Since the two interpretations of DDC on frequency resolution are similar, we will only discuss the second interpretation, namely RBW. The RBW calculation method is shown in formula (6):
RBW = RBWnorm × fs / N = RBWnorm / t (6)
Where RBWnorm is the normalization factor of the window function, such as 1.8962 for the Blackman-Harris window, fs is the sampling frequency, N is the number of FFT calculation points, and t is the length of the signal acquisition time. It can be seen from formula (6) that for a fixed window function, if you want to improve the frequency resolution, that is, reduce the RBW, you must increase the signal acquisition time, that is, the capture time. As can be seen from Figure 15, for a fixed rectangular window, the RBW is reduced from 1MHz to 100kHz, and the time base setting is increased from 100ns/div to 1μs/div. However, for digital oscilloscopes, the storage depth is limited. And there is the following relationship between the storage depth and the capture time and sampling rate:

Memory depth = sampling rate × capture time (7)

From formula (7), it can be seen that for a fixed storage depth, the sampling rate and the capture time are inversely proportional. If you want to increase the capture time, it means that the sampling rate will decrease. If the sampling rate decreases, it means the risk of signal aliasing. That is, for the spectrum analysis of traditional digital oscilloscopes, if you want to improve the frequency resolution, you will face the risk of signal aliasing, or you can only analyze low-frequency signals; if you want to analyze high-frequency signals, in order to ensure the sampling rate, the frequency resolution must not be improved.

To address this contradictory relationship, R&S oscilloscopes have introduced a series of processing methods such as DDC to effectively solve the problem.

Figure 16 Block diagram of spectrum analysis of R&S digital oscilloscope

Figure 16 shows the spectrum analysis flow of the R&S oscilloscope, and Figure 17 shows the spectrum analysis setup block diagram.

Figure 17 R&S digital oscilloscope spectrum analysis settings

Compared with traditional digital oscilloscopes, R&S oscilloscopes introduce DDC modules to down-convert the signal to baseband before FFT. Setting the center frequency is equivalent to setting the local oscillator frequency, so that the signal is down-converted to baseband. Therefore, when the baseband signal is resampled, even if a lower sampling frequency is used, it will not cause signal aliasing, so that the longest signal can be collected in a limited storage space, so the frequency resolution (RBW) can be effectively guaranteed. By setting the frequency span, the calculation range of FFT can be narrowed to the set bandwidth in hardware without performing FFT calculations on the entire frequency range, thereby improving the processing speed.

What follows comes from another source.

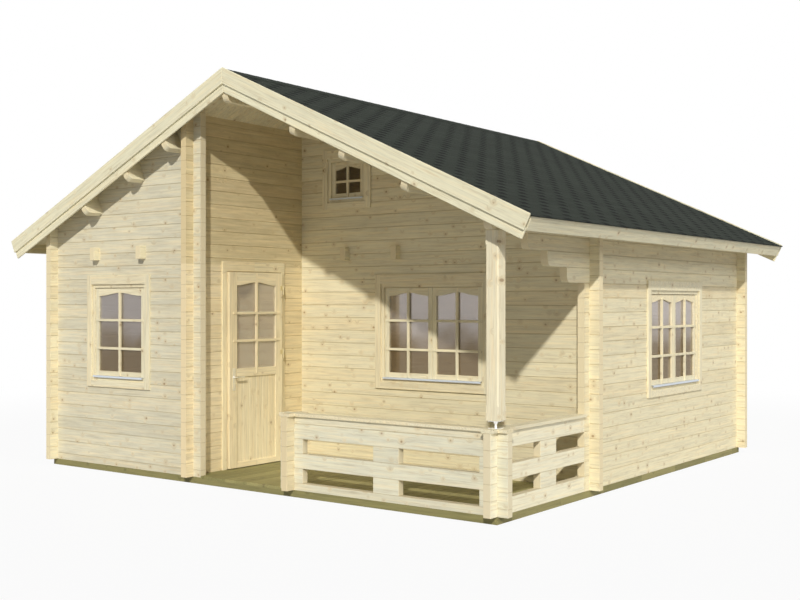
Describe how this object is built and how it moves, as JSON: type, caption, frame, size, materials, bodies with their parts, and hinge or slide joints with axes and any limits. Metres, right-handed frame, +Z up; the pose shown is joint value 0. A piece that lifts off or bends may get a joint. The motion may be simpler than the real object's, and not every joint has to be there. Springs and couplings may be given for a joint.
{
  "type": "holiday cabin",
  "caption": "Small gabled holiday cabin of interlocking square logs with a covered corner porch, log railing, arched glazing bars and a hinged door.",
  "frame": {"origin": "middle of the plan on the ground, under the bearers", "axes": "+X across the gable to the porch side, +Y from the gable front to the back, +Z up"},
  "size_m": [6.6198, 5.934, 3.9767],
  "materials": {
    "log_wood": "planed untreated spruce",
    "treated_wood": "pressure treated green",
    "joinery_wood": "planed untreated pine",
    "roof_boards": "tongued boards",
    "shingle": "mineral granules",
    "glass": "clear",
    "drip_metal": "satin",
    "steel": "brushed"
  },
  "bodies": {
    "cabin": {"perimeter_bearers": "treated_wood", "floor_bearers": "treated_wood", "porch_deck": "treated_wood", "room_floor": "joinery_wood", "front_wall": "log_wood", "left_wall": "log_wood", "back_wall": "log_wood", "right_wall": "log_wood", "right_eave_logs": "log_wood", "porch_back_wall": "log_wood", "door_wall_front": "log_wood", "door_wall_back": "log_wood", "door_wall_over": "log_wood", "loft_joists": "log_wood", "purlins": "log_wood", "left_roof_boards": "roof_boards", "right_roof_boards": "roof_boards", "left_shingles": "shingle", "right_shingles": "shingle", "left_upper_barges": "joinery_wood", "right_upper_barges": "joinery_wood", "left_lower_barges": "joinery_wood", "right_lower_barges": "joinery_wood", "eave_fascias": "joinery_wood", "window_frames": "joinery_wood", "window_casings": "joinery_wood", "window_sashes": "joinery_wood", "window_glass": "glass", "window_drips": "drip_metal", "door_frame": "joinery_wood", "door_casing": "joinery_wood", "frame_hinges": "steel", "front_rail_logs": "log_wood", "front_rail_blocks": "log_wood", "side_rail_logs": "log_wood", "side_rail_blocks": "log_wood", "railing_column": "log_wood", "railing_caps": "joinery_wood", "porch_post": "log_wood", "post_foot": "steel"},
    "door": {"door_leaf": "joinery_wood", "door_glass": "glass", "door_handles": "steel", "leaf_hinges": "steel"}
  },
  "joints": [
    {"name": "door_hinge", "type": "hinge", "parent": "cabin", "child": "door", "pos_m": [-0.587, -1.482, 0], "axis": [0, 0, 1], "range_deg": [0, 100]}
  ]
}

In addition, the calculation method of FFT also adopts a segmented overlapping calculation method, which can better reflect the details of the spectrum. In summary, compared with the spectrum analysis of traditional digital oscilloscopes, the use of the R&S oscilloscope spectrum analysis structure has the following advantages:
• Due to the use of hardware processing and other methods, the spectrum analysis speed is fast and can achieve real-time spectrum analysis;
• The spectrum analysis settings are similar to those of a spectrum analyzer, and the spectrum parameters are directly set without the need for complex time domain parameter adjustments;
• It has a large dynamic range;
• This is the focus of this article. Due to the use of the DDC structure, the signal can be down-converted to baseband first, and then resampled at a lower sampling frequency, so that the longest signal can be collected within a limited storage space. According to formula (6), the frequency resolution (RBW) can be well guaranteed. That is, there is no need to worry about the compromise between signal frequency and RBW.

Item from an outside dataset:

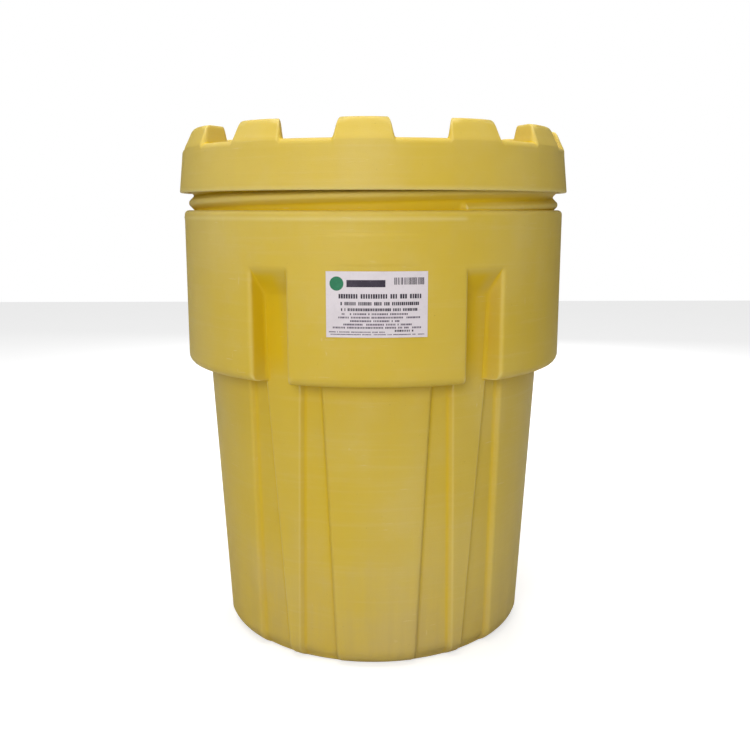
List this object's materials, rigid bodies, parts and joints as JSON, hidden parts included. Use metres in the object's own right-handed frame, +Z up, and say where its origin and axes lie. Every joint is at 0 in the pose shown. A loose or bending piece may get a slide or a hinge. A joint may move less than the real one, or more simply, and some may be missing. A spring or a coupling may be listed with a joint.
{
  "type": "overpack salvage drum",
  "caption": "Wide-mouth yellow polyethylene overpack drum with a banded, ribbed body and a double-wall screw-on lid with grip lugs.",
  "frame": {"origin": "middle of the base, on the floor", "axes": "+Z up along the drum's axis; -Y is the front, with the label"},
  "size_m": [0.8148, 0.8148, 1.054],
  "materials": {
    "drum_poly": "soft satin, slightly translucent moulded polyethylene",
    "lid_poly": "soft satin, slightly translucent moulded polyethylene",
    "gasket_foam": "matt closed-cell foam",
    "label_vinyl": "smooth printed vinyl"
  },
  "bodies": {
    "drum": {"drum_body": "drum_poly", "label": "label_vinyl"},
    "seal": {"lid_gasket": "gasket_foam"},
    "lid": {"lid": "lid_poly"}
  },
  "joints": [
    {"name": "lid_rise", "type": "slide", "parent": "drum", "child": "seal", "axis": [0, 0, 1], "range_m": [0, 0.0676]},
    {"name": "lid_turn", "type": "hinge", "parent": "seal", "child": "lid", "pos_m": [0, 0, 1.018], "axis": [0, 0, 1], "range_deg": [0, 405]}
  ],
  "couplings": [
    {"joint": "lid_rise", "follows": "lid_turn", "m_per_rad": 0.0095493}
  ]
}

We conducted the following experiment.

Use a signal source to generate a single-frequency sine wave signal with a frequency of 3 GHz. If the traditional oscilloscope spectrum analysis method is used, the sampling rate must be set to above 6GSa/s to prevent the signal from aliasing. According to formulas (6) and (7), it is impossible to obtain a good RBW within the limited storage space. However, if the R&S oscilloscope spectrum analysis method is used, the settings are shown in Figure 18:

Figure 18 R&S digital oscilloscope spectrum analysis settings

The center frequency is set to 3GHz, the RBW is set to 5kHz, and the window function uses the Blackman Harris window. The spectrum analysis results are shown in Figure 19. We note that due to the use of the DDC structure, the sampling rate is set to 2.5GSa/s, and it does not need to meet the relationship of more than 2 times the signal frequency, because the sampling rate at this time is actually the resampling rate in the spectrum analysis. It can be seen from the frequency domain measurement results that the signal frequency is 3GHz, which is consistent with the output frequency of the signal source. Therefore, it can be seen that using the R&S oscilloscope spectrum analysis structure, even for high-frequency signals, it can still have good frequency resolution.

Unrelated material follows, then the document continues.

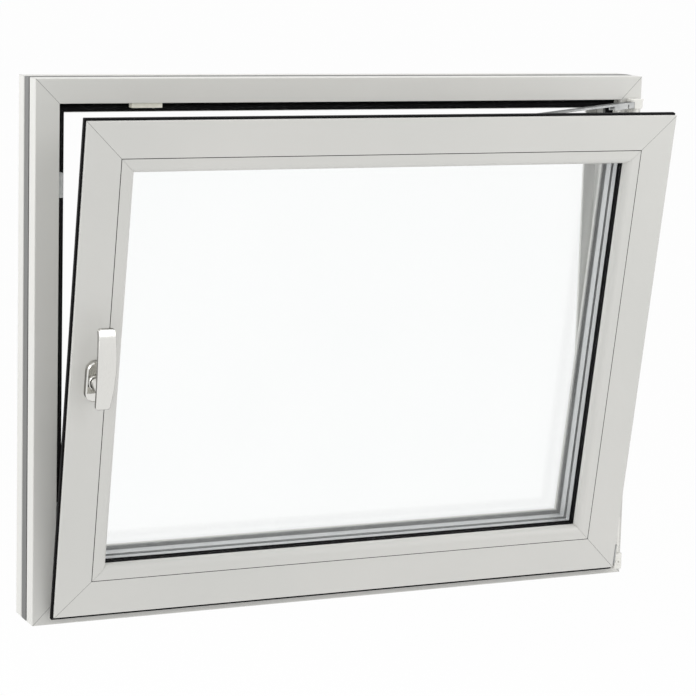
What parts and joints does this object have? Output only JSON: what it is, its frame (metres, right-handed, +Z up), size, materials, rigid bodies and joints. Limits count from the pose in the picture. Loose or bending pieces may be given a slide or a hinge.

Figure 19 Spectrum analysis results of R&S digital oscilloscope

4 Summary

From the above discussion, it can be seen that the R&S digital oscilloscope adopts DDC technology, which can maximize the use of the oscilloscope's valuable storage space, whether in RF signal acquisition and analysis (I/Q demodulation) or in frequency domain analysis, and give full play to the multi-domain joint analysis of signals.